▸ Short problem:
Reproduce the span that opens at the line containing "soften(latch, 0.4, 2)" and closes at the line containing "cad_parts[node].hide_render = cad_parts[node].hide_viewport", both lines included, without alteration and without any other line.

▸ Provided information:
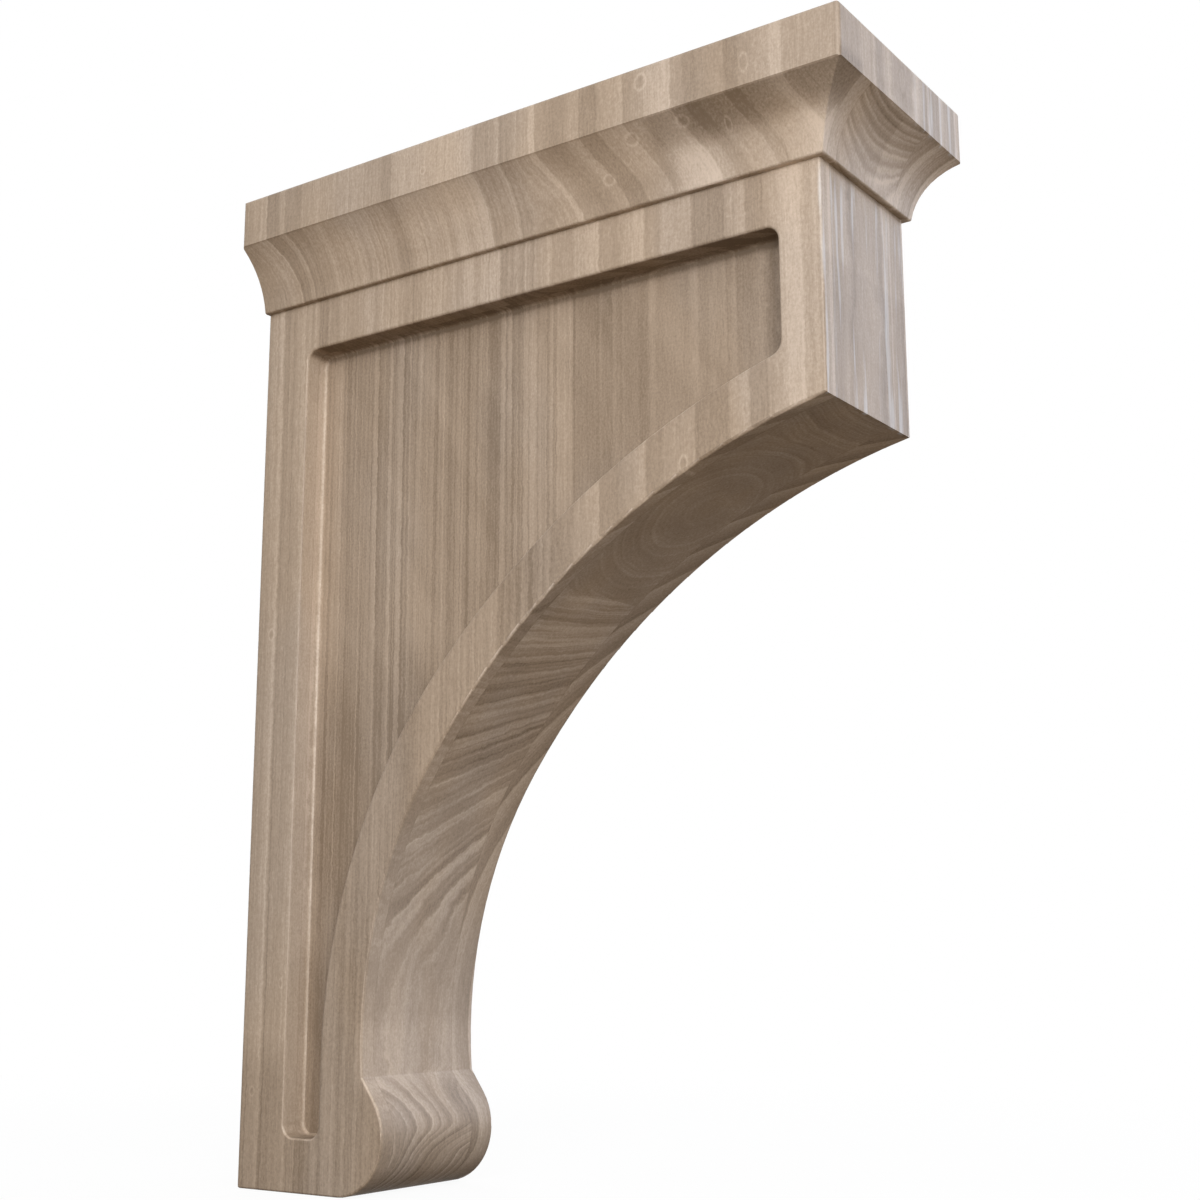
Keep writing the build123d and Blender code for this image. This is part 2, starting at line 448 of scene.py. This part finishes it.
* * *
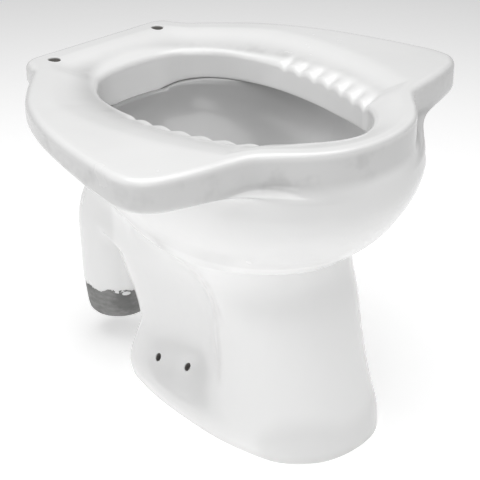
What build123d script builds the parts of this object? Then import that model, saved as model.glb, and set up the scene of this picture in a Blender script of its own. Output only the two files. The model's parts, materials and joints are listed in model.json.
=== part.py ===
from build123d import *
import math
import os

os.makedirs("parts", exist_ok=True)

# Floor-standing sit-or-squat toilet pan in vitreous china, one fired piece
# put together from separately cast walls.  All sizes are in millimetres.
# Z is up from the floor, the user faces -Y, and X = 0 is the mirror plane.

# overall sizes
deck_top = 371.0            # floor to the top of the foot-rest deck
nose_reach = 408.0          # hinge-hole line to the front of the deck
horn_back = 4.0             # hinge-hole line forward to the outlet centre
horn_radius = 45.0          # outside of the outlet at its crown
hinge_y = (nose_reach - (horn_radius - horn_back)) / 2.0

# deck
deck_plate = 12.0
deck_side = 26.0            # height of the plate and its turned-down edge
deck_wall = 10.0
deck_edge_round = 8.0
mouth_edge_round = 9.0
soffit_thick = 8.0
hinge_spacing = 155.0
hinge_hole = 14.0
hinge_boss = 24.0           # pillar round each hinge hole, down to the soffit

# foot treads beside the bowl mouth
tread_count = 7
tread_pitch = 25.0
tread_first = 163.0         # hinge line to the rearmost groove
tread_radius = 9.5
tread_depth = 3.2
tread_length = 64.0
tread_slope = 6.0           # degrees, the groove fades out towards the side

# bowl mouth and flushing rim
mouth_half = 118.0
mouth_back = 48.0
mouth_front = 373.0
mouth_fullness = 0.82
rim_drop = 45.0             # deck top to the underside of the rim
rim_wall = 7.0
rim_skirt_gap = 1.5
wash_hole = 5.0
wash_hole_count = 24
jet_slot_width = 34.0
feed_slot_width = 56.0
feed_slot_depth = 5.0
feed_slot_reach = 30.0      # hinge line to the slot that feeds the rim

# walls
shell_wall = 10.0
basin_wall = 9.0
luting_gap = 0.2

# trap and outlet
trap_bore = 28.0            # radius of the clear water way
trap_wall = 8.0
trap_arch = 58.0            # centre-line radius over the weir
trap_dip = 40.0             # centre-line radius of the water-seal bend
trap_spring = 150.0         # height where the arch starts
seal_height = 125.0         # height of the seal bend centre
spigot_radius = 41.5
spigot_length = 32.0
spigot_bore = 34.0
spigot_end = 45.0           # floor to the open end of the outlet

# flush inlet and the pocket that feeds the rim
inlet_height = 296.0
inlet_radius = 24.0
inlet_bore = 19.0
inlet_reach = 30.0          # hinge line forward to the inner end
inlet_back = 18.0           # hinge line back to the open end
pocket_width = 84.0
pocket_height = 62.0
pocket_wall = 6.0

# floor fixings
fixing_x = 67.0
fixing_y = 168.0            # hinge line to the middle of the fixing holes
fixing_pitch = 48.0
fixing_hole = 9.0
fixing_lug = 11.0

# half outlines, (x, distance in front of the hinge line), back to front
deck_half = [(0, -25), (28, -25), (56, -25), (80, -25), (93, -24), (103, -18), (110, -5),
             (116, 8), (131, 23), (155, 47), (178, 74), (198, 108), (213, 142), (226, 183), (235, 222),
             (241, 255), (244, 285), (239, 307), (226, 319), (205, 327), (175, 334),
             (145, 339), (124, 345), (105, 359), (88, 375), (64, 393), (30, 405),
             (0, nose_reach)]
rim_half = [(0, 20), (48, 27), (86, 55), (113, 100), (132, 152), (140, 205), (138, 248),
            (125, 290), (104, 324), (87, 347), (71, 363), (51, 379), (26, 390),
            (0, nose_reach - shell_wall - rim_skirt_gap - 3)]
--
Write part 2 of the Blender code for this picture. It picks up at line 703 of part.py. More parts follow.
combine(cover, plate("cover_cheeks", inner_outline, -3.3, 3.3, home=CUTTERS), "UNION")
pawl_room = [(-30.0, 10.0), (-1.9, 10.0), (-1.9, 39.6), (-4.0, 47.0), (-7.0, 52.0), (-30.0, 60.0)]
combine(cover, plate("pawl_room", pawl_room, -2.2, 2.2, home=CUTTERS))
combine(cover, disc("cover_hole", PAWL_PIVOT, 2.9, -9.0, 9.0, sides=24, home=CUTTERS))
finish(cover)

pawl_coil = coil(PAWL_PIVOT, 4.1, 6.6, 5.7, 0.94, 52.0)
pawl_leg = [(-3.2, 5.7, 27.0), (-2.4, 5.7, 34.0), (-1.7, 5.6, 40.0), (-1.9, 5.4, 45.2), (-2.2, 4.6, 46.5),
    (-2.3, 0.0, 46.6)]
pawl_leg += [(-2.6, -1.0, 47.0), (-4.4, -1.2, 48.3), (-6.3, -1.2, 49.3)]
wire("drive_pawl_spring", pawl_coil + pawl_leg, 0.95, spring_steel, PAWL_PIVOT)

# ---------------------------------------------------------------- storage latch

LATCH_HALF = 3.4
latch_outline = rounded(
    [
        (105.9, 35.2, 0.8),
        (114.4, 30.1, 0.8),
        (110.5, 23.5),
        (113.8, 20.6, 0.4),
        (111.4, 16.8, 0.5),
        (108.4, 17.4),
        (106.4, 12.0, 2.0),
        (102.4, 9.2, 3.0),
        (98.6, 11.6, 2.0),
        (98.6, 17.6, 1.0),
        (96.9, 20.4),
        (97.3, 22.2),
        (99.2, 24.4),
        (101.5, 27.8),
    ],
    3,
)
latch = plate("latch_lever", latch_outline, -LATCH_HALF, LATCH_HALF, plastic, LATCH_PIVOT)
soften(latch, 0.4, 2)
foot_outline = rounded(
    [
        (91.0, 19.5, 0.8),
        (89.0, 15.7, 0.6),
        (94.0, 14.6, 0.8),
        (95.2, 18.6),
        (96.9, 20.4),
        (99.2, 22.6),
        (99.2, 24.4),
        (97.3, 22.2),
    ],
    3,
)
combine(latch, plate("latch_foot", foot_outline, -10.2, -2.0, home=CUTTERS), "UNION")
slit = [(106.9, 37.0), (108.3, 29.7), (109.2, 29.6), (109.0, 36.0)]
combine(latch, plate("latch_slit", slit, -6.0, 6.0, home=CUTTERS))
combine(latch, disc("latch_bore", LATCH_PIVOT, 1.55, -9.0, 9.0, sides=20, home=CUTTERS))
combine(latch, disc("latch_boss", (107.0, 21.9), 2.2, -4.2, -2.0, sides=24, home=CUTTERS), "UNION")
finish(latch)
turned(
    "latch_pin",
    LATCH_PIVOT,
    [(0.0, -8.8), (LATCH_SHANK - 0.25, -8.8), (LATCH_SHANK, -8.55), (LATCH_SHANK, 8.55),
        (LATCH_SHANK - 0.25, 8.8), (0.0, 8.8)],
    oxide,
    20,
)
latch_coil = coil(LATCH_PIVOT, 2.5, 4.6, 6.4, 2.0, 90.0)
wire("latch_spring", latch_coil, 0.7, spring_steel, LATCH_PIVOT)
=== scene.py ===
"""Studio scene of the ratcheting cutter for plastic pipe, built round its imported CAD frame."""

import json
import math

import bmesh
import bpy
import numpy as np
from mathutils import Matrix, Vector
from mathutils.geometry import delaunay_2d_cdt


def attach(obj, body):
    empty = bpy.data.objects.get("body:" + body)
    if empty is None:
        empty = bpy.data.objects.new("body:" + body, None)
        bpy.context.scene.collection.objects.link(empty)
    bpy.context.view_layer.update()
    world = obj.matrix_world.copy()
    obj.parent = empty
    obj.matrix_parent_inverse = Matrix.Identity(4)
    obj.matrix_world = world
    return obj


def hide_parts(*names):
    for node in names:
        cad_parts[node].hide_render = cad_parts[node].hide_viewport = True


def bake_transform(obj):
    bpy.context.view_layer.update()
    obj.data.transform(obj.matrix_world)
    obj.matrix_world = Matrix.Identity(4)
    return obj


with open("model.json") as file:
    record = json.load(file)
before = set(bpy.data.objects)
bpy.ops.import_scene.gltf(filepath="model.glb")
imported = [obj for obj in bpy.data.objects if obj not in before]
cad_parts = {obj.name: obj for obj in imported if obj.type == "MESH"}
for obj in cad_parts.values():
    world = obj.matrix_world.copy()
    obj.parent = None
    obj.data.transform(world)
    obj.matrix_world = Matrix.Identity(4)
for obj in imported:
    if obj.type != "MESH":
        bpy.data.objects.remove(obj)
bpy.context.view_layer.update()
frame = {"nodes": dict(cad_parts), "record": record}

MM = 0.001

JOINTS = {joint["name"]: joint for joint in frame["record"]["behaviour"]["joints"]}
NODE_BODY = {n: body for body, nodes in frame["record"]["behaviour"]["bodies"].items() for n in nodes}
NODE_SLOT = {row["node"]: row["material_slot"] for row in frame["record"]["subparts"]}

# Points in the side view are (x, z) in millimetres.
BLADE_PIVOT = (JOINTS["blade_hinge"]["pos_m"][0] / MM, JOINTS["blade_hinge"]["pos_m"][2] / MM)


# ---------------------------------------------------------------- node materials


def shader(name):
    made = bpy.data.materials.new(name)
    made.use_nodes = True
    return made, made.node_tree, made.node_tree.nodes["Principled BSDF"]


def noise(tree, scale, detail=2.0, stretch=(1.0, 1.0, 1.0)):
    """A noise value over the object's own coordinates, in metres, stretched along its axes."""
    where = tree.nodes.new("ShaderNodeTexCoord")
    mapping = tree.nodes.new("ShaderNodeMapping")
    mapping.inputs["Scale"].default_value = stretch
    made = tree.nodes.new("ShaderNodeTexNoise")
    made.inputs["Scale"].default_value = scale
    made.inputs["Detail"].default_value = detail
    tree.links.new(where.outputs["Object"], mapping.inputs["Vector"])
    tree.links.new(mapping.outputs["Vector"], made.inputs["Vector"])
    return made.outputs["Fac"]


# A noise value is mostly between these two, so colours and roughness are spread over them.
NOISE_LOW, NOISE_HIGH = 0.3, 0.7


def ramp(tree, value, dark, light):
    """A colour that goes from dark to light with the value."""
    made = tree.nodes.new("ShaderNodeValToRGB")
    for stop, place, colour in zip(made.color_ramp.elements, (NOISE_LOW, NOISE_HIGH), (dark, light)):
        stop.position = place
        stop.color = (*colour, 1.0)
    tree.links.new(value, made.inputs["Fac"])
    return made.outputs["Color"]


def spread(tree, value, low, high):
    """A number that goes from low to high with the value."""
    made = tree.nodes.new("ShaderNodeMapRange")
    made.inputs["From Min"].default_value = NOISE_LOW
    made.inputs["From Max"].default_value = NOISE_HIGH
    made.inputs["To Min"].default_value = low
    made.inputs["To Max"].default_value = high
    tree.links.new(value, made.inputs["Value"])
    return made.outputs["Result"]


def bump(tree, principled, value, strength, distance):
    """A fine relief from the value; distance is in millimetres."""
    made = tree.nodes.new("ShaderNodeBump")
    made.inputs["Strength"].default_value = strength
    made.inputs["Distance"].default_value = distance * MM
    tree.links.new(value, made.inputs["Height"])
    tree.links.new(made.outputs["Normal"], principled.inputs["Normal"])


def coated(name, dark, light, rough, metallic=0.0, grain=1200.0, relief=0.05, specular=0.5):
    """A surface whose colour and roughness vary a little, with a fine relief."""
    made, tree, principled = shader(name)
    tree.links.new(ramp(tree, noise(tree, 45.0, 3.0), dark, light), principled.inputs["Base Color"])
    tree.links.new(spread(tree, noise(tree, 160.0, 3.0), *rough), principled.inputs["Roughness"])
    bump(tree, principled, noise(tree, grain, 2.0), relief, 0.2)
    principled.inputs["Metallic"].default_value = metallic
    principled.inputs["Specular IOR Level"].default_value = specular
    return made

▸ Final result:
soften(latch, 0.4, 2)
foot_outline = rounded(
    [
        (91.0, 19.5, 0.8),
        (89.0, 15.7, 0.6),
        (94.0, 14.6, 0.8),
        (95.2, 18.6),
        (96.9, 20.4),
        (99.2, 22.6),
        (99.2, 24.4),
        (97.3, 22.2),
    ],
    3,
)
combine(latch, plate("latch_foot", foot_outline, -10.2, -2.0, home=CUTTERS), "UNION")
slit = [(106.9, 37.0), (108.3, 29.7), (109.2, 29.6), (109.0, 36.0)]
combine(latch, plate("latch_slit", slit, -6.0, 6.0, home=CUTTERS))
combine(latch, disc("latch_bore", LATCH_PIVOT, 1.55, -9.0, 9.0, sides=20, home=CUTTERS))
combine(latch, disc("latch_boss", (107.0, 21.9), 2.2, -4.2, -2.0, sides=24, home=CUTTERS), "UNION")
finish(latch)
turned(
    "latch_pin",
    LATCH_PIVOT,
    [(0.0, -8.8), (LATCH_SHANK - 0.25, -8.8), (LATCH_SHANK, -8.55), (LATCH_SHANK, 8.55),
        (LATCH_SHANK - 0.25, 8.8), (0.0, 8.8)],
    oxide,
    20,
)
latch_coil = coil(LATCH_PIVOT, 2.5, 4.6, 6.4, 2.0, 90.0)
wire("latch_spring", latch_coil, 0.7, spring_steel, LATCH_PIVOT)
=== scene.py ===
"""Studio scene of the ratcheting cutter for plastic pipe, built round its imported CAD frame."""

import json
import math

import bmesh
import bpy
import numpy as np
from mathutils import Matrix, Vector
from mathutils.geometry import delaunay_2d_cdt


def attach(obj, body):
    empty = bpy.data.objects.get("body:" + body)
    if empty is None:
        empty = bpy.data.objects.new("body:" + body, None)
        bpy.context.scene.collection.objects.link(empty)
    bpy.context.view_layer.update()
    world = obj.matrix_world.copy()
    obj.parent = empty
    obj.matrix_parent_inverse = Matrix.Identity(4)
    obj.matrix_world = world
    return obj


def hide_parts(*names):
    for node in names:
        cad_parts[node].hide_render = cad_parts[node].hide_viewport = True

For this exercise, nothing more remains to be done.